Material for this exercise:
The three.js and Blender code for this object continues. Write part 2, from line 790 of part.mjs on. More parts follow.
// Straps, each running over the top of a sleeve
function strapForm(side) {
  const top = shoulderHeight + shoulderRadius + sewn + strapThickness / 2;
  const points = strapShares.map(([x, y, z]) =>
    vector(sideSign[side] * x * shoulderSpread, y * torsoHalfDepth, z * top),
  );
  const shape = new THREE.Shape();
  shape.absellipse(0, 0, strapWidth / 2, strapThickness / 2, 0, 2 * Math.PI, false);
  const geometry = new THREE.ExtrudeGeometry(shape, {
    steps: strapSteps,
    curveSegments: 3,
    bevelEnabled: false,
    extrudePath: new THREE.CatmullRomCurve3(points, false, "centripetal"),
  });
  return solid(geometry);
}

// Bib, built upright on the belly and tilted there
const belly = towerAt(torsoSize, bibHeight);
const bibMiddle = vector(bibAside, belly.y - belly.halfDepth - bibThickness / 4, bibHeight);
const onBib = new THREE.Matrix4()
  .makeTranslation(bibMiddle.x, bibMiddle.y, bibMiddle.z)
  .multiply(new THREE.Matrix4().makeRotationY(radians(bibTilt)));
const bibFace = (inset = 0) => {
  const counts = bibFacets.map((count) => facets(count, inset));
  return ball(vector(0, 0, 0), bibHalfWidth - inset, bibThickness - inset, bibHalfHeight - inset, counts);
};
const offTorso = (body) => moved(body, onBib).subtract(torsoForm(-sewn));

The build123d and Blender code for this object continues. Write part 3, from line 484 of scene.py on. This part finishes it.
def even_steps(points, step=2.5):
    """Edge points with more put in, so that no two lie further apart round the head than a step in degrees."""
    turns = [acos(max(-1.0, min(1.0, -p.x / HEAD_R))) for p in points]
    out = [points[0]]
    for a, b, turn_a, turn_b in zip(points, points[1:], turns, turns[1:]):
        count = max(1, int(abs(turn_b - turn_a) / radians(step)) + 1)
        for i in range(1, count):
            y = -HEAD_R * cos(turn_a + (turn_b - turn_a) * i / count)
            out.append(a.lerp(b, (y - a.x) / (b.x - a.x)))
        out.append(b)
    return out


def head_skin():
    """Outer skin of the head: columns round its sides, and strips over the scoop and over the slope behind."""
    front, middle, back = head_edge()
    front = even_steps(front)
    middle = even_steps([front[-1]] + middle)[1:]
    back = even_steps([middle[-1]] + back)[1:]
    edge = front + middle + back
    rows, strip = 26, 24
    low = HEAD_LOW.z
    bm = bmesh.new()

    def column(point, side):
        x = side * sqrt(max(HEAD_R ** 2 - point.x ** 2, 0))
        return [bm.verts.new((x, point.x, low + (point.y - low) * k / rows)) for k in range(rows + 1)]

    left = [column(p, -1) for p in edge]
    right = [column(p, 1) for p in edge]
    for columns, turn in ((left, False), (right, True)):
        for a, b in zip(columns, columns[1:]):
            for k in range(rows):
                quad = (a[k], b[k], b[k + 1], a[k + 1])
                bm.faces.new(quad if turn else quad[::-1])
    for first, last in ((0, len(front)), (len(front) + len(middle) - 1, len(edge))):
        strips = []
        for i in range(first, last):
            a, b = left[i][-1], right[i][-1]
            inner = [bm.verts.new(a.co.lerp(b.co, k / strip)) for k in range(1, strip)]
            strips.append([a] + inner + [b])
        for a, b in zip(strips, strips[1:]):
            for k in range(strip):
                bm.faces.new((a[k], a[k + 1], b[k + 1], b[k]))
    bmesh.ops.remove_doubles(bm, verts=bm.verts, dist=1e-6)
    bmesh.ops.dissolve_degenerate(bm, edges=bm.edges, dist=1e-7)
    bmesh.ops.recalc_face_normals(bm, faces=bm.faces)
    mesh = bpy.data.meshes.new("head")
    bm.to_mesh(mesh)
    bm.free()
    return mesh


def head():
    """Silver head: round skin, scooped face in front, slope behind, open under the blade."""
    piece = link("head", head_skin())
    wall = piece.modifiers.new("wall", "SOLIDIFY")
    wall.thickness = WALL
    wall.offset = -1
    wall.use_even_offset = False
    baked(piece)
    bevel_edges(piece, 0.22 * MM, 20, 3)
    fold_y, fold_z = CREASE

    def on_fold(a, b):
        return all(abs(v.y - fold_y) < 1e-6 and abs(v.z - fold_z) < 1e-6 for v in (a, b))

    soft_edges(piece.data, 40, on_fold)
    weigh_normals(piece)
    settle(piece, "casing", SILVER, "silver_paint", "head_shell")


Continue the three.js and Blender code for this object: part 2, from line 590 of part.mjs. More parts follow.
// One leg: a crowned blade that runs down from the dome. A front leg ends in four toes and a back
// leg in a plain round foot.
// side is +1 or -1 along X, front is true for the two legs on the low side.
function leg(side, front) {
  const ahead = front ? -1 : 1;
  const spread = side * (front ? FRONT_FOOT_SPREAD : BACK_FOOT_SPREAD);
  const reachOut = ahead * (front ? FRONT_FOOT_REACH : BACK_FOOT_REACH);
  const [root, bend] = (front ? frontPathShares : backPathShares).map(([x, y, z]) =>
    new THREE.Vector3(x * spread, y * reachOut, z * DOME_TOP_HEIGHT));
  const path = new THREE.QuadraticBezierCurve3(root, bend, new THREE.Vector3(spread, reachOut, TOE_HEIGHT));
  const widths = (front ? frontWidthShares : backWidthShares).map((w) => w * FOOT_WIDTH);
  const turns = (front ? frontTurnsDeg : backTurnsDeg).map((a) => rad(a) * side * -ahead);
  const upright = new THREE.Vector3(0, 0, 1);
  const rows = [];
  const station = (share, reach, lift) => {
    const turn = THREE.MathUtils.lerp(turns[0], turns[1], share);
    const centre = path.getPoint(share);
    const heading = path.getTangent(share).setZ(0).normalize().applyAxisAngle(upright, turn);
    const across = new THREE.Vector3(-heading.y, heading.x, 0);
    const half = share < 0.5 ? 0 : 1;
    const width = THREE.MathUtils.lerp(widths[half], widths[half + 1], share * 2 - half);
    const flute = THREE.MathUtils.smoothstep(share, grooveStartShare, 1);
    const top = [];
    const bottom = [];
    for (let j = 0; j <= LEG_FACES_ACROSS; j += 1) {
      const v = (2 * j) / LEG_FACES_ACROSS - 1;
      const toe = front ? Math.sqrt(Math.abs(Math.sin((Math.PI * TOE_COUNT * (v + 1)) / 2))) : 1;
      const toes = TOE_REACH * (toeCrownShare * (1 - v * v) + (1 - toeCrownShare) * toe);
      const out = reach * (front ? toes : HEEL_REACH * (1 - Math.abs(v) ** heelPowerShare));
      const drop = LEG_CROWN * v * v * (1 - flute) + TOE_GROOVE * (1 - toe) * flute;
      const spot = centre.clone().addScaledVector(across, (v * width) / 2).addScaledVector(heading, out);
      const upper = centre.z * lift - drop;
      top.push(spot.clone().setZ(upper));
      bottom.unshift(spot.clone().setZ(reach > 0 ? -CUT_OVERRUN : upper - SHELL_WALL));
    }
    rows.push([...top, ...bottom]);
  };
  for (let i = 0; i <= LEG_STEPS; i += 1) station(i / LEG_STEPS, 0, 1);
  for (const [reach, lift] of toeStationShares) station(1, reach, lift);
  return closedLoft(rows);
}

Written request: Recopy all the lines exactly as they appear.

Answer to the problem:
The three.js and Blender code for this object continues. Write part 2, from line 790 of part.mjs on. More parts follow.
// Straps, each running over the top of a sleeve
function strapForm(side) {
  const top = shoulderHeight + shoulderRadius + sewn + strapThickness / 2;
  const points = strapShares.map(([x, y, z]) =>
    vector(sideSign[side] * x * shoulderSpread, y * torsoHalfDepth, z * top),
  );
  const shape = new THREE.Shape();
  shape.absellipse(0, 0, strapWidth / 2, strapThickness / 2, 0, 2 * Math.PI, false);
  const geometry = new THREE.ExtrudeGeometry(shape, {
    steps: strapSteps,
    curveSegments: 3,
    bevelEnabled: false,
    extrudePath: new THREE.CatmullRomCurve3(points, false, "centripetal"),
  });
  return solid(geometry);
}

// Bib, built upright on the belly and tilted there
const belly = towerAt(torsoSize, bibHeight);
const bibMiddle = vector(bibAside, belly.y - belly.halfDepth - bibThickness / 4, bibHeight);
const onBib = new THREE.Matrix4()
  .makeTranslation(bibMiddle.x, bibMiddle.y, bibMiddle.z)
  .multiply(new THREE.Matrix4().makeRotationY(radians(bibTilt)));
const bibFace = (inset = 0) => {
  const counts = bibFacets.map((count) => facets(count, inset));
  return ball(vector(0, 0, 0), bibHalfWidth - inset, bibThickness - inset, bibHalfHeight - inset, counts);
};
const offTorso = (body) => moved(body, onBib).subtract(torsoForm(-sewn));

The build123d and Blender code for this object continues. Write part 3, from line 484 of scene.py on. This part finishes it.
def even_steps(points, step=2.5):
    """Edge points with more put in, so that no two lie further apart round the head than a step in degrees."""
    turns = [acos(max(-1.0, min(1.0, -p.x / HEAD_R))) for p in points]
    out = [points[0]]
    for a, b, turn_a, turn_b in zip(points, points[1:], turns, turns[1:]):
        count = max(1, int(abs(turn_b - turn_a) / radians(step)) + 1)
        for i in range(1, count):
            y = -HEAD_R * cos(turn_a + (turn_b - turn_a) * i / count)
            out.append(a.lerp(b, (y - a.x) / (b.x - a.x)))
        out.append(b)
    return out


def head_skin():
    """Outer skin of the head: columns round its sides, and strips over the scoop and over the slope behind."""
    front, middle, back = head_edge()
    front = even_steps(front)
    middle = even_steps([front[-1]] + middle)[1:]
    back = even_steps([middle[-1]] + back)[1:]
    edge = front + middle + back
    rows, strip = 26, 24
    low = HEAD_LOW.z
    bm = bmesh.new()

    def column(point, side):
        x = side * sqrt(max(HEAD_R ** 2 - point.x ** 2, 0))
        return [bm.verts.new((x, point.x, low + (point.y - low) * k / rows)) for k in range(rows + 1)]

    left = [column(p, -1) for p in edge]
    right = [column(p, 1) for p in edge]
    for columns, turn in ((left, False), (right, True)):
        for a, b in zip(columns, columns[1:]):
            for k in range(rows):
                quad = (a[k], b[k], b[k + 1], a[k + 1])
                bm.faces.new(quad if turn else quad[::-1])
    for first, last in ((0, len(front)), (len(front) + len(middle) - 1, len(edge))):
        strips = []
        for i in range(first, last):
            a, b = left[i][-1], right[i][-1]
            inner = [bm.verts.new(a.co.lerp(b.co, k / strip)) for k in range(1, strip)]
            strips.append([a] + inner + [b])
        for a, b in zip(strips, strips[1:]):
            for k in range(strip):
                bm.faces.new((a[k], a[k + 1], b[k + 1], b[k]))
    bmesh.ops.remove_doubles(bm, verts=bm.verts, dist=1e-6)
    bmesh.ops.dissolve_degenerate(bm, edges=bm.edges, dist=1e-7)
    bmesh.ops.recalc_face_normals(bm, faces=bm.faces)
    mesh = bpy.data.meshes.new("head")
    bm.to_mesh(mesh)
    bm.free()
    return mesh


def head():
    """Silver head: round skin, scooped face in front, slope behind, open under the blade."""
    piece = link("head", head_skin())
    wall = piece.modifiers.new("wall", "SOLIDIFY")
    wall.thickness = WALL
    wall.offset = -1
    wall.use_even_offset = False
    baked(piece)
    bevel_edges(piece, 0.22 * MM, 20, 3)
    fold_y, fold_z = CREASE

    def on_fold(a, b):
        return all(abs(v.y - fold_y) < 1e-6 and abs(v.z - fold_z) < 1e-6 for v in (a, b))

    soft_edges(piece.data, 40, on_fold)
    weigh_normals(piece)
    settle(piece, "casing", SILVER, "silver_paint", "head_shell")


Continue the three.js and Blender code for this object: part 2, from line 590 of part.mjs. More parts follow.
// One leg: a crowned blade that runs down from the dome. A front leg ends in four toes and a back
// leg in a plain round foot.
// side is +1 or -1 along X, front is true for the two legs on the low side.
function leg(side, front) {
  const ahead = front ? -1 : 1;
  const spread = side * (front ? FRONT_FOOT_SPREAD : BACK_FOOT_SPREAD);
  const reachOut = ahead * (front ? FRONT_FOOT_REACH : BACK_FOOT_REACH);
  const [root, bend] = (front ? frontPathShares : backPathShares).map(([x, y, z]) =>
    new THREE.Vector3(x * spread, y * reachOut, z * DOME_TOP_HEIGHT));
  const path = new THREE.QuadraticBezierCurve3(root, bend, new THREE.Vector3(spread, reachOut, TOE_HEIGHT));
  const widths = (front ? frontWidthShares : backWidthShares).map((w) => w * FOOT_WIDTH);
  const turns = (front ? frontTurnsDeg : backTurnsDeg).map((a) => rad(a) * side * -ahead);
  const upright = new THREE.Vector3(0, 0, 1);
  const rows = [];
  const station = (share, reach, lift) => {
    const turn = THREE.MathUtils.lerp(turns[0], turns[1], share);
    const centre = path.getPoint(share);
    const heading = path.getTangent(share).setZ(0).normalize().applyAxisAngle(upright, turn);
    const across = new THREE.Vector3(-heading.y, heading.x, 0);
    const half = share < 0.5 ? 0 : 1;
    const width = THREE.MathUtils.lerp(widths[half], widths[half + 1], share * 2 - half);
    const flute = THREE.MathUtils.smoothstep(share, grooveStartShare, 1);
    const top = [];
    const bottom = [];
    for (let j = 0; j <= LEG_FACES_ACROSS; j += 1) {
      const v = (2 * j) / LEG_FACES_ACROSS - 1;
      const toe = front ? Math.sqrt(Math.abs(Math.sin((Math.PI * TOE_COUNT * (v + 1)) / 2))) : 1;
      const toes = TOE_REACH * (toeCrownShare * (1 - v * v) + (1 - toeCrownShare) * toe);
      const out = reach * (front ? toes : HEEL_REACH * (1 - Math.abs(v) ** heelPowerShare));
      const drop = LEG_CROWN * v * v * (1 - flute) + TOE_GROOVE * (1 - toe) * flute;
      const spot = centre.clone().addScaledVector(across, (v * width) / 2).addScaledVector(heading, out);
      const upper = centre.z * lift - drop;
      top.push(spot.clone().setZ(upper));
      bottom.unshift(spot.clone().setZ(reach > 0 ? -CUT_OVERRUN : upper - SHELL_WALL));
    }
    rows.push([...top, ...bottom]);
  };
  for (let i = 0; i <= LEG_STEPS; i += 1) station(i / LEG_STEPS, 0, 1);
  for (const [reach, lift] of toeStationShares) station(1, reach, lift);
  return closedLoft(rows);
}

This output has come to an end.